- GIVEN PROBLEM
Copy each line below without leaving any out.

- INFORMATION SUPPLIED
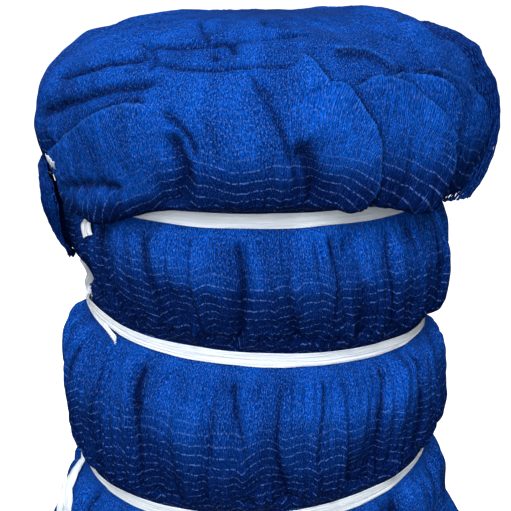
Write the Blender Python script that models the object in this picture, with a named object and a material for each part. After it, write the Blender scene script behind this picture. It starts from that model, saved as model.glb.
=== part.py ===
# A tied bale of knotted fishing net, standing upright. Metres, +Z up, the front towards -Y.
# The origin is the centre of the flat base.

import math
from collections import namedtuple

import bmesh
import bpy
from mathutils import Vector

# Driving sizes
NECK_GAP = 0.0004        # clear space between the net and a ribbon drawn round it
RIBBON_WIDTH = 0.0125
RIBBON_THICKNESS = 0.0010
SHEET_THICKNESS = 0.0012
COLUMNS = 92             # facets round the bale
FOOT_EDGE = 0.180        # half width of the flat base

# Sections of the bale from the base to the crown. half_width is along X and half_depth along Y.
# shift moves a section's centre along X, slope tilts it, and folds and lobes say how much of
# the storey's folds or of the head's lobes the section takes.
Section = namedtuple("Section", "storey height half_width half_depth shift slope folds lobes")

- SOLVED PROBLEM
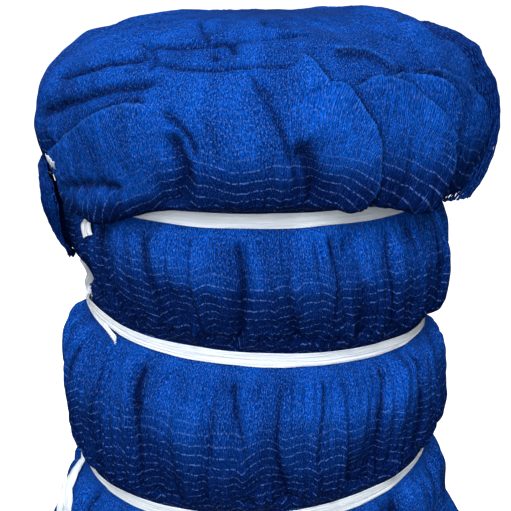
Write the Blender Python script that models the object in this picture, with a named object and a material for each part. After it, write the Blender scene script behind this picture. It starts from that model, saved as model.glb.
=== part.py ===
# A tied bale of knotted fishing net, standing upright. Metres, +Z up, the front towards -Y.
# The origin is the centre of the flat base.

import math
from collections import namedtuple

import bmesh
import bpy
from mathutils import Vector

# Driving sizes
NECK_GAP = 0.0004        # clear space between the net and a ribbon drawn round it
RIBBON_WIDTH = 0.0125
RIBBON_THICKNESS = 0.0010
SHEET_THICKNESS = 0.0012
COLUMNS = 92             # facets round the bale
FOOT_EDGE = 0.180        # half width of the flat base

# Sections of the bale from the base to the crown. half_width is along X and half_depth along Y.
# shift moves a section's centre along X, slope tilts it, and folds and lobes say how much of
# the storey's folds or of the head's lobes the section takes.
Section = namedtuple("Section", "storey height half_width half_depth shift slope folds lobes")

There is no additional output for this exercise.